Ou seja, a relação entre música e moral aparecia como uma questão política maior. A produção musical deveria se submeter às formas de reprodução de formas de vida, pois seria por meio dela que, de maneira insidiosa, outras sensibilidades se constituiriam, outra percepção do tempo e do espaço emergiria, retirando assim a adesão social aos limites do atual.

A música deveria, pois, submeter-se a um imperativo moral que lhe é exterior, criando uma naturalidade que seria a forma mesma da perpetuação das formas de nossa sociedade.

Talvez nenhum outro compositor brasileiro atual tenha sentido de forma tão dramática e consciente esse problema político ligado à música quanto Flo Menezes. 

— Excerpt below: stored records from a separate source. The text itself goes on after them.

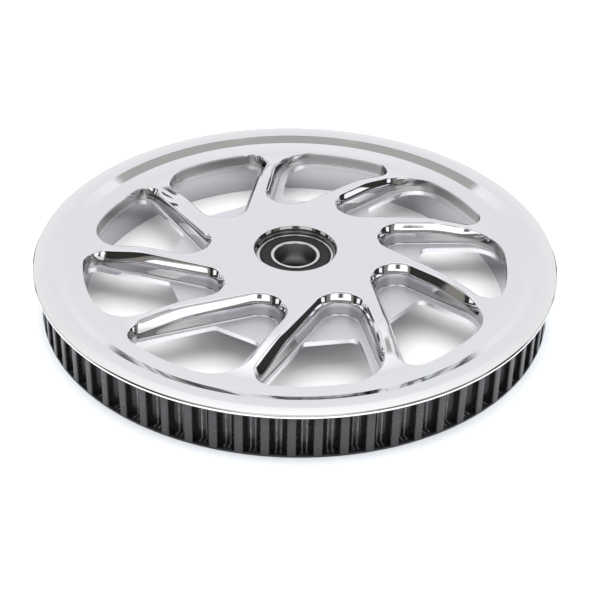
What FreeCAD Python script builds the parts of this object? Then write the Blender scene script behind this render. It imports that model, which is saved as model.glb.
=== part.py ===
"""Rear belt pulley of a motorcycle, lying on its open side with its face up.

One STEP file per sub-part, in millimetres. The pulley's axis is Z, the surface that it lies on is
z = 0, and the face with the nine swept windows looks along +Z. The hub carries a sealed deep-groove
ball bearing, which turns on the axle. The back of the web drives the wheel through five lugs.
"""
import FreeCAD, Part
import math
import os

VEC = FreeCAD.Vector
ORIGIN = VEC(0, 0, 0)
UP = VEC(0, 0, 1)

# Toothed rim: teeth, pitch, the belt's pitch-line height over the tips, and the groove's shape.
TEETH = 68
PITCH = 14.0
PITCH_LINE = 1.397
GROOVE_DEPTH = 6.1
GROOVE_RADIUS = 4.5
LAND_WIDTH = 3.2
TIP_RADIUS = TEETH * PITCH / (2 * math.pi) - PITCH_LINE
RING_INNER = 138.5
RING_HEIGHT = 29.0
LIP_HEIGHT = 1.3
LIP_CHAMFER = 0.3

# Levels above the surface that the pulley lies on.
FLANGE_TOP = 31.4
FACE_TOP = 33.0
VALLEY = 27.1
RIM_FOOT = 28.7
WEB_BACK = 16.5
POCKET_FLOOR = 19.8
BOSS_BACK = 1.5
LUG_BACK = 1.5

# Radii of the body.
FLANGE_RADIUS = 153.7
FLANGE_FLAT = 147.5
FLANGE_DROP = 0.5
RIDGE = 141.15
CONE_FOOT = 135.0
VALLEY_RADIUS = 124.0
FACE_FLAT = 84.0
BARREL_INNER = 124.9
BOSS_RADIUS = 28.0
LIP_RADIUS = 20.5
MOUTH_CHAMFER = 0.8
EDGE_CHAMFER = 0.8

# Windows: three circles and the barrel bound each one, in a frame whose X axis is radial. The inner
# circle is (x, y, radius), and the two outer ones are centres, because they touch the barrel.
WINDOWS = 9
INNER_END = (64.8, 14.9, 17.2)
UPPER_END = (97.5, 6.2)
LOWER_END = (108.8, -28.1)
POCKET_RIM = BARREL_INNER - 0.1
SIDE_POINTS = 9

# Wall of a window: arcs (start and end degrees, radius) from the face down, and its inset at the floor.
# The cut starts above the face, at an inset and a drop that carry the first arc on.
WALL_ARCS = ((0, 48, 2.2), (48, 68, 13.0), (68, 84, 4.0))
ARC_STEPS = 2
WALL_START = (-2.0, -0.6)
WALL_FOOT = 5.0

# Slot through a window's floor: where it starts, its inner corners, and the ledges beside it.
SLOT_START = 75.2
SLOT_TOP_CORNER = 6.0
SLOT_LOW_CORNER = 1.5
TOP_LEDGE = 4.2
LOW_LEDGE = 0.8

# Drive lugs on the back of the web.
LUGS = 5
LUG_SPAN = (26.0, 49.0)
LUG_WIDTH = 13.0
LUG_CORNER = 3.9

# How far a cut runs past the solid that it cuts.
OVERRUN = 1.0

# Bearing: 25 mm bore, 47 mm outside, 12 mm wide.
BEARING_FACE = 28.6
BEARING_WIDTH = 12.0
BEARING_MID = BEARING_FACE - BEARING_WIDTH / 2
BORE_RADIUS = 12.5
BEARING_RADIUS = 23.5
BALLS = 10
BALL_RADIUS = 3.3
BALL_CIRCLE = 18.0
RACE_RADIUS = 3.36
INNER_NECK = 14.5
INNER_SHOULDER = 15.6
OUTER_SHOULDER = 20.4
SEAL_SEAT = 21.1
SEAL_DEPTH = 1.9
RING_EDGE = 0.6

# Seals, cage and snap ring.
SEAL_INNER = 14.6
SEAL_RECESS = 0.25
SEAL_THICKNESS = 1.15
INSERT_SPAN = (15.9, 20.6)
INSERT_THICKNESS = 0.4
CAGE_SPAN = (16.7, 19.3)
CAGE_FLAT = 0.7
POCKET_RADIUS = 3.38
POCKET_WALL = 3.95
RIVET_RADIUS = 0.45
RIVET_HEAD = (0.85, 0.35)
WIRE_RADIUS = 0.9
WIRE_CIRCLE = 23.35
WIRE_LEVEL = BEARING_FACE + WIRE_RADIUS + 0.05
GROOVE_PLAY = 0.05
WIRE_GAP = 14.0


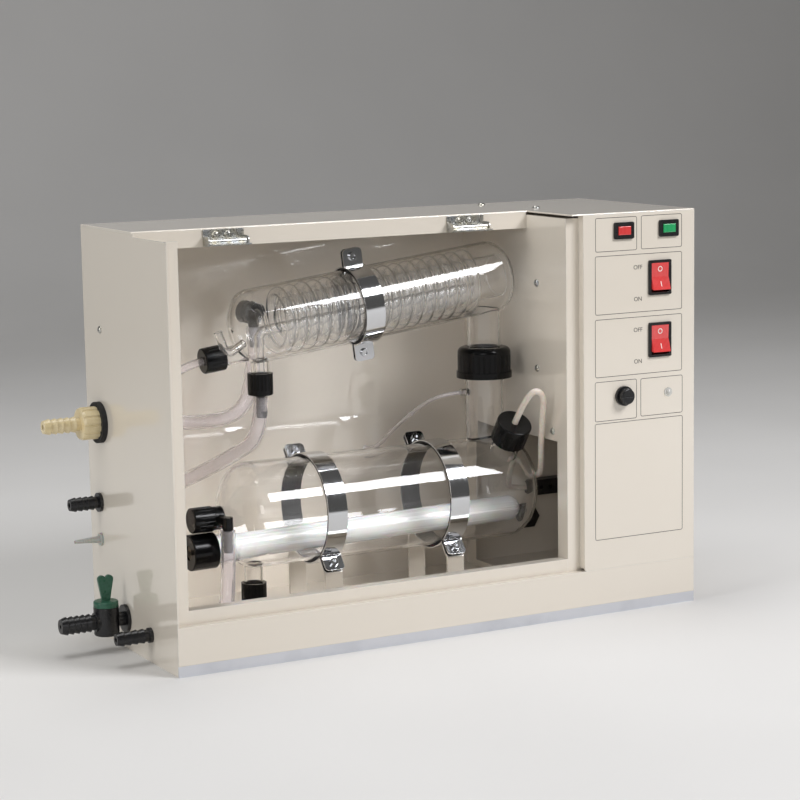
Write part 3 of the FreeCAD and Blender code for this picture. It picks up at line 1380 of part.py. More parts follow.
def cable_gland():
    back = DEPTH
    place = V(GLAND_AT[0], back, GLAND_AT[1])
    nut = hexagon(22.0, 5.0, 0)
    shape = joined([stand(hexagon(22.0, 6.0, 0), place, V(0, 1, 0)),
                    rod(GLAND_R, place - V(0, SHEET + 7, 0), V(0, 1, 0), SHEET + 20),
                    stand(nut, place - V(0, SHEET, 0), V(0, -1, 0))])
    return shape.cut(rod(CORD_R, place - V(0, 20, 0), V(0, 1, 0), 60))


os.makedirs("parts", exist_ok=True)

PIECES = {
    "base_tray": base_tray,
    "floor_pan": floor_pan,
    "left_panel": left_panel,
    "right_panel": right_panel,
    "rear_panel": rear_panel,
    "top_panel": top_panel,
    "front_frame": front_frame,
    "lower_front_panel": lower_front_panel,
    "partition": partition,
    "control_panel": control_panel,
    "case_screws": case_screws,
    "neon_bezels": neon_bezels,
    "neon_lens_red": lambda: neon_lens(NEON_AT[0]),
    "neon_lens_green": lambda: neon_lens(NEON_AT[1]),
    "rocker_bezels": rocker_bezels,
    "rocker_upper": lambda: rocker(SWITCH_AT[0]),
    "rocker_lower": lambda: rocker(SWITCH_AT[1]),
    "fuse_holder": fuse_holder,
    "fuse_cap": fuse_cap,
    "indicator_lamp": indicator_lamp,
    "boiler_vessel": boiler_vessel,
    "heater_sheath": heater_sheath,
    "heater_element": heater_element,
    "heater_cap": heater_cap,
    "boiler_neck_cap": boiler_neck_cap,
    "riser_seal": riser_seal,
    "riser_cap": riser_cap,
    "small_screw_caps": small_screw_caps,
    "hose_collars": hose_collars,
    "outlet_barb": outlet_barb,
    "drain_elbow": drain_elbow,
    "condenser_jacket": condenser_jacket,
    "condenser_core": condenser_core,
    "condenser_coil": condenser_coil,
    "coil_return_tube": coil_return_tube,
    "boiler_clamp_bands": boiler_clamp_bands,
    "condenser_clamp_bands": condenser_clamp_bands,
    "clamp_linings": clamp_linings,
    "clamp_fasteners": clamp_fasteners,
    "boiler_supports": boiler_supports,
    "condenser_bracket": condenser_bracket,
    "inlet_washer": inlet_washer,
    "inlet_union": inlet_union,
    "hose_ports": hose_ports,
    "product_port": product_port,
    "tap_body": tap_body,
    "tap_lever": tap_lever,
    "inlet_hose": inlet_hose,
    "return_hose": return_hose,
    "level_hose": level_hose,
    "drain_hose": drain_hose,
    "product_tube": product_tube,
    "silicone_sleeve": silicone_sleeve,
    "balance_tube": balance_tube,
    "hinge_frames": hinge_frames,
    "hinge_leaf_left": lambda: hinge_leaf(HINGE_AT[0]),
    "hinge_leaf_right": lambda: hinge_leaf(HINGE_AT[1]),
    "hinge_pins": hinge_pins,
    "terminal_block": terminal_block,
    "cable_gland": cable_gland,
}

for piece_name, make in PIECES.items():
    save(piece_name, make())
print(len(PIECES), "pieces")
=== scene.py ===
import bpy
import bmesh
import json
import math
from mathutils import Matrix, Vector


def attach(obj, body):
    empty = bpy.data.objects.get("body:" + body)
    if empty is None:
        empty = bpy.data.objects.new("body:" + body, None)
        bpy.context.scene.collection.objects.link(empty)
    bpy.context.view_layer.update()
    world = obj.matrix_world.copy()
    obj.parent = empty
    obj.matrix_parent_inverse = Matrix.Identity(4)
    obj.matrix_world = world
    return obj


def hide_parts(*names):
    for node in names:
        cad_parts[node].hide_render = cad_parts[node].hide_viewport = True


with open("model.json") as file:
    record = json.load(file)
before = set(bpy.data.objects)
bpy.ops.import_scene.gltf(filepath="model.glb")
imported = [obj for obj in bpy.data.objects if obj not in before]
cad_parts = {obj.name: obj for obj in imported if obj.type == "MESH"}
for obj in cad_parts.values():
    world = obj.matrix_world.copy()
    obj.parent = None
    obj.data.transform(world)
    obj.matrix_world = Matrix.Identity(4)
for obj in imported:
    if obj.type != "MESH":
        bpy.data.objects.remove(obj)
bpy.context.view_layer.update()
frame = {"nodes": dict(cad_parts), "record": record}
NODES = frame["nodes"]

# Places below are in millimetres, as in the part's source: across from the cabinet's
# left side, back from its front face and up from the bench. put() takes them to metres
# in the frame, whose origin is under the middle of the cabinet.
MM = 0.001
MIDDLE_X, MIDDLE_Y = 275.0, 103.0
CASE_WIDE, CASE_DEEP, CASE_TALL = 2 * MIDDLE_X, 2 * MIDDLE_Y, 388.0
WALL_LEFT, BOX_LEFT = 409.0, 423.0
GLASS_BACK = 107.0


def put(x, y, z):
    return Vector(((x - MIDDLE_X) * MM, (y - MIDDLE_Y) * MM, z * MM))


# Camera at the photograph's place and angle
CAMERA_AT = Vector((-1.032, -1.947, 0.541))
YAW, PITCH, ROLL = math.radians(28.03), math.radians(8.51), math.radians(-0.98)
LENS, SENSOR = 104.445, 36.0


def set_camera():
    data = bpy.data.cameras.new("photo_view")
    data.lens = LENS
    data.sensor_width = SENSOR
    data.clip_start = 0.05
    data.clip_end = 40.0
    ahead = Vector((math.sin(YAW) * math.cos(PITCH), math.cos(YAW) * math.cos(PITCH), -math.sin(PITCH)))
    level = Vector((math.cos(YAW), -math.sin(YAW), 0.0))
    up = level.cross(ahead)
    right = level * math.cos(ROLL) + up * math.sin(ROLL)
    top = up * math.cos(ROLL) - level * math.sin(ROLL)
    camera = bpy.data.objects.new("photo_view", data)
    camera.matrix_world = Matrix((
        (right.x, top.x, -ahead.x, CAMERA_AT.x),
        (right.y, top.y, -ahead.y, CAMERA_AT.y),
        (right.z, top.z, -ahead.z, CAMERA_AT.z),
        (0, 0, 0, 1)))
    bpy.context.scene.collection.objects.link(camera)
    bpy.context.scene.camera = camera


# Colours and material nodes

def linear(code):
    """An sRGB hex colour as the linear colour that a shader takes."""
    parts = [int(code[i:i + 2], 16) / 255 for i in (1, 3, 5)]
    return [p / 12.92 if p <= 0.04045 else ((p + 0.055) / 1.055) ** 2.4 for p in parts] + [1.0]


def add(tree, kind, inputs=None, **settings):
    """Adds a node: settings are its own properties, inputs are values or sockets to link."""
    made = tree.nodes.new(kind)
    for name, value in settings.items():
        setattr(made, name, value)
    for name, value in (inputs or {}).items():
        if isinstance(value, bpy.types.NodeSocket):
            tree.links.new(value, made.inputs[name])
        else:
            made.inputs[name].default_value = value
    return made


def per(size_mm):
    """Noise or wave scale, in metres, whose features are size_mm across."""
    return 1.0 / (size_mm * MM)


def fresh(name):
    material = bpy.data.materials.new(name)
    material.use_nodes = True
    tree = material.node_tree
    tree.nodes.clear()
    where = add(tree, "ShaderNodeTexCoord").outputs["Object"]
    return material, tree, where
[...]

Pode-se mesmo dizer, de certa forma, que é dele que sua experiência musical é feita. Isso fica explícito em seus ensaios deste novo livro, em especial "Adorno e o Paradoxo da Música Radical" ou ainda "Transgresso e Intertensão".

Neles, o leitor pode encontrar uma articulação rica entre problemas do ofício da composição contemporânea, reflexões sobre a sociologia da música e discussões a respeito das possibilidades atuais das artes.

Do livro de Menezes parte a certeza de que nenhuma transformação social efetiva será feita sem uma transformação da estrutura de nossa sensibilidade e de nossos afetos. 

Nesse sentido, levando em conta como a sensibilidade no Ocidente se formou, não seria possível esquecer como a música sempre foi e continuará sendo a mais política das artes. Há de se perguntar o preço da surdez a tal certeza.